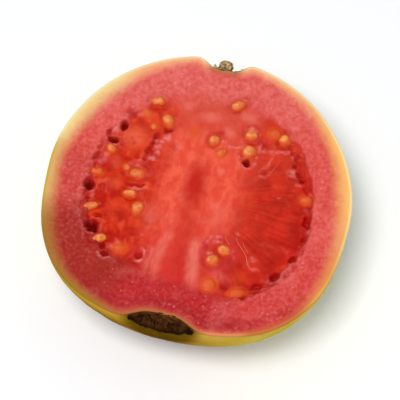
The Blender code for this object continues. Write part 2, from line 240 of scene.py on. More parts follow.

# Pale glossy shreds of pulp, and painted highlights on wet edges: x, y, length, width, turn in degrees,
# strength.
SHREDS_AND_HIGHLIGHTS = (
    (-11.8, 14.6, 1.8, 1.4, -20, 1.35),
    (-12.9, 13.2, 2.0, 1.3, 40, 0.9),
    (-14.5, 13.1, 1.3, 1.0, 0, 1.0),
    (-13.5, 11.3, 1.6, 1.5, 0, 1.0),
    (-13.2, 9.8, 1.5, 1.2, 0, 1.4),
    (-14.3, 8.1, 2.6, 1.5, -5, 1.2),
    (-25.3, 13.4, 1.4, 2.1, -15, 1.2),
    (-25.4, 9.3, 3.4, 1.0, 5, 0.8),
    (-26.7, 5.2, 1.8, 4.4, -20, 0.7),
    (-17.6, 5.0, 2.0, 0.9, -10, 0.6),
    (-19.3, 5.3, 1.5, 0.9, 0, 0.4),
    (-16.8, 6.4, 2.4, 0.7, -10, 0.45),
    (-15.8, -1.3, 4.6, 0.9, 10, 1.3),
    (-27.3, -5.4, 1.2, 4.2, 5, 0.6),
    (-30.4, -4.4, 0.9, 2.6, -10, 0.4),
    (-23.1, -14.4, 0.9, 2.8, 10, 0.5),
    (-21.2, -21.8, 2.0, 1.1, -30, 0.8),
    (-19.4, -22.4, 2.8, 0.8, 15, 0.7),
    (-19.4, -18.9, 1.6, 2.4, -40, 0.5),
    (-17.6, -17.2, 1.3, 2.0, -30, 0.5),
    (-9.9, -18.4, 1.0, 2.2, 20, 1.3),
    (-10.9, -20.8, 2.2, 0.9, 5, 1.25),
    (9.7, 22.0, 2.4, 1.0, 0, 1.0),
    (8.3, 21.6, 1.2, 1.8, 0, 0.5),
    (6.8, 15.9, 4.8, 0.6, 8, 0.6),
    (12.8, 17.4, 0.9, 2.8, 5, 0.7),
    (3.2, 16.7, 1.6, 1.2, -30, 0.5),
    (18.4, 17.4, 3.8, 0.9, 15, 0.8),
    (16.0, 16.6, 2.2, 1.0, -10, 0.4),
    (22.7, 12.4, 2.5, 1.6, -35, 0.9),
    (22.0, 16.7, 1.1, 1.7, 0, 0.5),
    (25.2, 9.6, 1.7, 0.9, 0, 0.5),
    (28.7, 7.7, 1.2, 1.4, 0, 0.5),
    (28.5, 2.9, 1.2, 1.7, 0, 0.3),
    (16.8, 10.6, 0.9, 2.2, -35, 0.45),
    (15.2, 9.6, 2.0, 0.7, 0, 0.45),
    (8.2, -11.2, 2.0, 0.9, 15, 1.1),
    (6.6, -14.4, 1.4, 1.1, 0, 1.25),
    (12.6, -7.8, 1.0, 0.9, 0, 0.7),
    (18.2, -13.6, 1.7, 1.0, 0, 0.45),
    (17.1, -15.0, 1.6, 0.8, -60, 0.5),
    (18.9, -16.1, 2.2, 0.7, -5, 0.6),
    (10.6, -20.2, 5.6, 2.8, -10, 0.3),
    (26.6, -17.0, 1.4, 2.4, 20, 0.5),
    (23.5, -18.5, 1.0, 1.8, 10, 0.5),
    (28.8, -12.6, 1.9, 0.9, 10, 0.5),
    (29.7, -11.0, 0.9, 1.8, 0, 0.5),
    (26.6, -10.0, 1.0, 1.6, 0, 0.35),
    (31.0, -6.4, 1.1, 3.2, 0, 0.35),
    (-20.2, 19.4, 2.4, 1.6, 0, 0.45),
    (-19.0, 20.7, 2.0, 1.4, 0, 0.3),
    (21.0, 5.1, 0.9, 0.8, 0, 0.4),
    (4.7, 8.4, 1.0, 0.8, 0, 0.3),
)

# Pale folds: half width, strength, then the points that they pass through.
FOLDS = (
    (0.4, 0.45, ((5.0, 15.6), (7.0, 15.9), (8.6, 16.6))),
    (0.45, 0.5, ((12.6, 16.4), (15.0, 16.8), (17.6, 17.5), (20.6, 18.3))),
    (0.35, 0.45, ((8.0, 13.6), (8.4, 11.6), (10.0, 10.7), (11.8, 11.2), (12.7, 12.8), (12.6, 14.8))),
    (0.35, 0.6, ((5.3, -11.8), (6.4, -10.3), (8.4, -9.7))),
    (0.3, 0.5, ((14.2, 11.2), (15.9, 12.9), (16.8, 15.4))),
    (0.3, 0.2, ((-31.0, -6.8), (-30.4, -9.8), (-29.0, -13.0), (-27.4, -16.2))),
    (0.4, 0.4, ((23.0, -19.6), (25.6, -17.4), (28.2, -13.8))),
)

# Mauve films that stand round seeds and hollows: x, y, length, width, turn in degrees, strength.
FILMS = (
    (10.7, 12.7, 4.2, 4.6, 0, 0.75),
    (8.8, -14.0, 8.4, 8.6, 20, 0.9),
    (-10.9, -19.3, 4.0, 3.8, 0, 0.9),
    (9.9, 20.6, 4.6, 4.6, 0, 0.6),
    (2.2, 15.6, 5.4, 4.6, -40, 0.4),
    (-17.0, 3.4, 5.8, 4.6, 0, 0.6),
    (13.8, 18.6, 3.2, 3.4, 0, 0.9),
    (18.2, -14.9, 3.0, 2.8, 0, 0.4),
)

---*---

→ **What you need to do**: Each line of the material must be restated exactly.

→ **Solution to the exercise**:
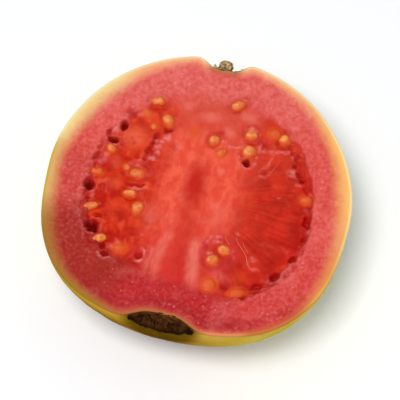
The Blender code for this object continues. Write part 2, from line 240 of scene.py on. More parts follow.

# Pale glossy shreds of pulp, and painted highlights on wet edges: x, y, length, width, turn in degrees,
# strength.
SHREDS_AND_HIGHLIGHTS = (
    (-11.8, 14.6, 1.8, 1.4, -20, 1.35),
    (-12.9, 13.2, 2.0, 1.3, 40, 0.9),
    (-14.5, 13.1, 1.3, 1.0, 0, 1.0),
    (-13.5, 11.3, 1.6, 1.5, 0, 1.0),
    (-13.2, 9.8, 1.5, 1.2, 0, 1.4),
    (-14.3, 8.1, 2.6, 1.5, -5, 1.2),
    (-25.3, 13.4, 1.4, 2.1, -15, 1.2),
    (-25.4, 9.3, 3.4, 1.0, 5, 0.8),
    (-26.7, 5.2, 1.8, 4.4, -20, 0.7),
    (-17.6, 5.0, 2.0, 0.9, -10, 0.6),
    (-19.3, 5.3, 1.5, 0.9, 0, 0.4),
    (-16.8, 6.4, 2.4, 0.7, -10, 0.45),
    (-15.8, -1.3, 4.6, 0.9, 10, 1.3),
    (-27.3, -5.4, 1.2, 4.2, 5, 0.6),
    (-30.4, -4.4, 0.9, 2.6, -10, 0.4),
    (-23.1, -14.4, 0.9, 2.8, 10, 0.5),
    (-21.2, -21.8, 2.0, 1.1, -30, 0.8),
    (-19.4, -22.4, 2.8, 0.8, 15, 0.7),
    (-19.4, -18.9, 1.6, 2.4, -40, 0.5),
    (-17.6, -17.2, 1.3, 2.0, -30, 0.5),
    (-9.9, -18.4, 1.0, 2.2, 20, 1.3),
    (-10.9, -20.8, 2.2, 0.9, 5, 1.25),
    (9.7, 22.0, 2.4, 1.0, 0, 1.0),
    (8.3, 21.6, 1.2, 1.8, 0, 0.5),
    (6.8, 15.9, 4.8, 0.6, 8, 0.6),
    (12.8, 17.4, 0.9, 2.8, 5, 0.7),
    (3.2, 16.7, 1.6, 1.2, -30, 0.5),
    (18.4, 17.4, 3.8, 0.9, 15, 0.8),
    (16.0, 16.6, 2.2, 1.0, -10, 0.4),
    (22.7, 12.4, 2.5, 1.6, -35, 0.9),
    (22.0, 16.7, 1.1, 1.7, 0, 0.5),
    (25.2, 9.6, 1.7, 0.9, 0, 0.5),
    (28.7, 7.7, 1.2, 1.4, 0, 0.5),
    (28.5, 2.9, 1.2, 1.7, 0, 0.3),
    (16.8, 10.6, 0.9, 2.2, -35, 0.45),
    (15.2, 9.6, 2.0, 0.7, 0, 0.45),
    (8.2, -11.2, 2.0, 0.9, 15, 1.1),
    (6.6, -14.4, 1.4, 1.1, 0, 1.25),
    (12.6, -7.8, 1.0, 0.9, 0, 0.7),
    (18.2, -13.6, 1.7, 1.0, 0, 0.45),
    (17.1, -15.0, 1.6, 0.8, -60, 0.5),
    (18.9, -16.1, 2.2, 0.7, -5, 0.6),
    (10.6, -20.2, 5.6, 2.8, -10, 0.3),
    (26.6, -17.0, 1.4, 2.4, 20, 0.5),
    (23.5, -18.5, 1.0, 1.8, 10, 0.5),
    (28.8, -12.6, 1.9, 0.9, 10, 0.5),
    (29.7, -11.0, 0.9, 1.8, 0, 0.5),
    (26.6, -10.0, 1.0, 1.6, 0, 0.35),
    (31.0, -6.4, 1.1, 3.2, 0, 0.35),
    (-20.2, 19.4, 2.4, 1.6, 0, 0.45),
    (-19.0, 20.7, 2.0, 1.4, 0, 0.3),
    (21.0, 5.1, 0.9, 0.8, 0, 0.4),
    (4.7, 8.4, 1.0, 0.8, 0, 0.3),
)

# Pale folds: half width, strength, then the points that they pass through.
FOLDS = (
    (0.4, 0.45, ((5.0, 15.6), (7.0, 15.9), (8.6, 16.6))),
    (0.45, 0.5, ((12.6, 16.4), (15.0, 16.8), (17.6, 17.5), (20.6, 18.3))),
    (0.35, 0.45, ((8.0, 13.6), (8.4, 11.6), (10.0, 10.7), (11.8, 11.2), (12.7, 12.8), (12.6, 14.8))),
    (0.35, 0.6, ((5.3, -11.8), (6.4, -10.3), (8.4, -9.7))),
    (0.3, 0.5, ((14.2, 11.2), (15.9, 12.9), (16.8, 15.4))),
    (0.3, 0.2, ((-31.0, -6.8), (-30.4, -9.8), (-29.0, -13.0), (-27.4, -16.2))),
    (0.4, 0.4, ((23.0, -19.6), (25.6, -17.4), (28.2, -13.8))),
)

# Mauve films that stand round seeds and hollows: x, y, length, width, turn in degrees, strength.
FILMS = (
    (10.7, 12.7, 4.2, 4.6, 0, 0.75),
    (8.8, -14.0, 8.4, 8.6, 20, 0.9),
    (-10.9, -19.3, 4.0, 3.8, 0, 0.9),
    (9.9, 20.6, 4.6, 4.6, 0, 0.6),
    (2.2, 15.6, 5.4, 4.6, -40, 0.4),
    (-17.0, 3.4, 5.8, 4.6, 0, 0.6),
    (13.8, 18.6, 3.2, 3.4, 0, 0.9),
    (18.2, -14.9, 3.0, 2.8, 0, 0.4),
)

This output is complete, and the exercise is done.